Bolivia asiste, una vez más, al mismo guion de siempre: Evo Morales, el eterno agitador, desestabilizando la democracia, sembrando caos y miseria, chantajeando a la nación con bloqueos, amenazas y un séquito fanático que, sin partido ni candidatura legal, aún tiene el poder de paralizar un país entero. ¿Hasta cuándo?
Las Fuerzas Armadas han emitido un comunicado asegurando su cohesión institucional y su lealtad al mandato constitucional. ¿Cohesionadas para qué? ¿Para mirar desde los cuarteles cómo Morales sigue asfixiando al país? ¿Para no intervenir mientras se boicotean elecciones, se violan derechos y se agrede a la población? La pasividad institucional frente al constante atropello de Morales y su facción no es neutralidad: es complicidad por omisión.
Lo acusan de todo: abuso de menores, vínculos con el narcotráfico, corrupción sistemática. Pero sigue libre. Sigue actuando como si fuera el dueño de Bolivia. No tiene partido, no tiene legalidad, pero sí tiene poder, influencia y capacidad de daño. Mientras tanto, las instituciones democráticas, el gobierno de turno, las Fuerzas Armadas y la Policía, simplemente lo toleran. ¿Qué están esperando? ¿Quién le va a poner el cascabel al gato?
Desde los años 80, Evo Morales ha sido el cáncer de Bolivia. Un hombre que convirtió una supuesta lucha sindical en plataforma de poder absoluto, que se ha enriquecido mientras predicaba pobreza, que corrompió moral y políticamente a una generación entera. Desde el MAS, ha deformado el Estado, ha infiltrado todas las instituciones, ha manipulado la justicia, ha deshecho la economía productiva, y hoy, incluso inhabilitado, sigue gobernando desde las sombras.

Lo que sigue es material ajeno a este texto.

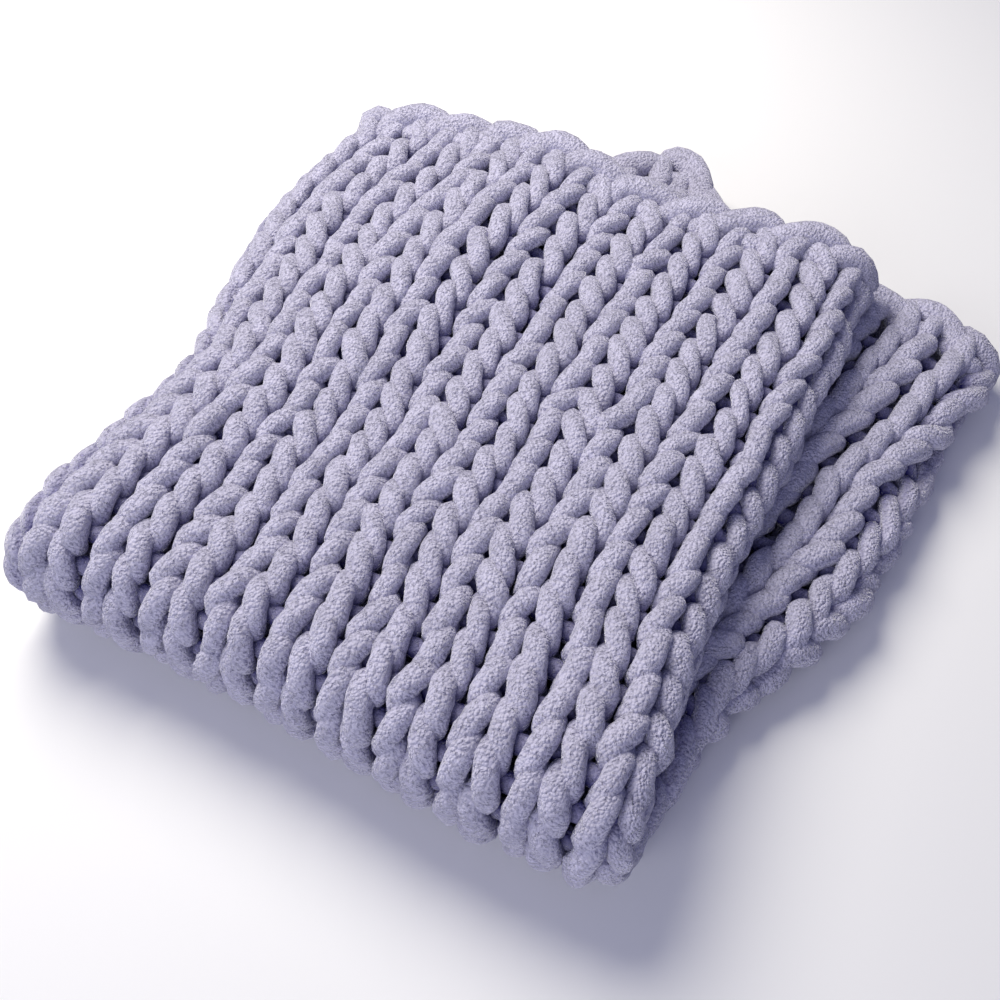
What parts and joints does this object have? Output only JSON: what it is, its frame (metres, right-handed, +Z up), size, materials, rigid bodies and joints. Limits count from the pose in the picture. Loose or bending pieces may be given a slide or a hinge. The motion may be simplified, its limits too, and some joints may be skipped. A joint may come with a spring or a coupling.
{
  "type": "chenille blanket",
  "caption": "Chunky hand-knitted chenille throw blanket, folded in quarters and laid flat, knit side out.",
  "frame": {"origin": "the middle of the plain folded rectangle, on the surface the blanket rests on", "axes": "+Z up, the front fold faces -Y, the side fold of the upper half faces +X, the open knitted ends face +Y"},
  "size_m": [0.8541, 0.9429, 0.1603],
  "materials": {
    "chenille_yarn": "short soft chenille pile, matt with a faint sheen, muted lavender"
  },
  "bodies": {
    "root": {"knit_blanket": "chenille_yarn"}
  },
  "joints": []
}
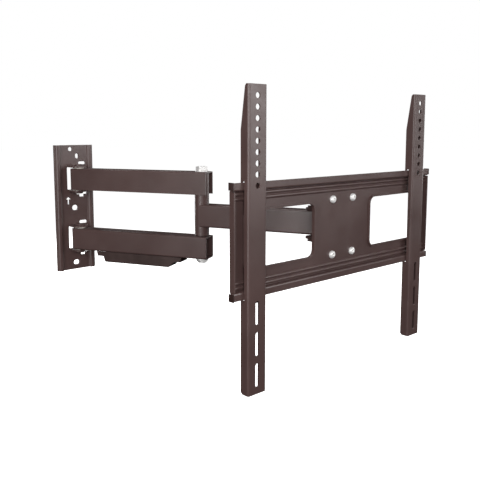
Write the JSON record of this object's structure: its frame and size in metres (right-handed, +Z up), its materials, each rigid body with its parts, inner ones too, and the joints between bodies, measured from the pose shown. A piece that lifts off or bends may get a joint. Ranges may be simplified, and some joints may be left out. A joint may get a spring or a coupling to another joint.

Los analistas de escritorio aseguran que Evo es un cadáver político. Pero es un cadáver que camina, que golpea, que paraliza. ¿Cuánto más tiene que resistir Bolivia? ¿Cuánta más violencia, pobreza, incertidumbre debemos soportar por un hombre que ya no debería figurar en la historia contemporánea sino en las páginas judiciales?
Hay una responsabilidad compartida. El gobierno actual ha sido tibio y calculador. No ha actuado con firmeza ni con principios. Ha permitido que Morales marque la agenda nacional desde afuera, desde el resentimiento, desde el chantaje. Y la oposición, fragmentada, sin un liderazgo fuerte, también ha sido incapaz de articular una alternativa seria y valiente.
Bolivia no va a cambiar mientras Morales siga impune. No va a prosperar mientras se permita que un solo hombre chantajee a millones. No habrá estabilidad si no hay justicia. No habrá futuro mientras se tolere que se bloquee el país cada vez que Evo Morales no obtiene lo que quiere.
Bolivia necesita un valiente. No uno que lo enfrente con discursos ni con negociaciones eternas. Uno que haga cumplir la ley, que garantice elecciones libres, que ponga fin al chantaje como sistema de poder. Hasta que llegue ese día, Evo Morales seguirá siendo el supremo de una Bolivia inerme, paralizada y resignada.
La pregunta no es si Evo va a volver: es cuánto daño más le van a permitir hacer antes de que alguien, finalmente, lo enfrente con la ley, con decisión y sin miedo.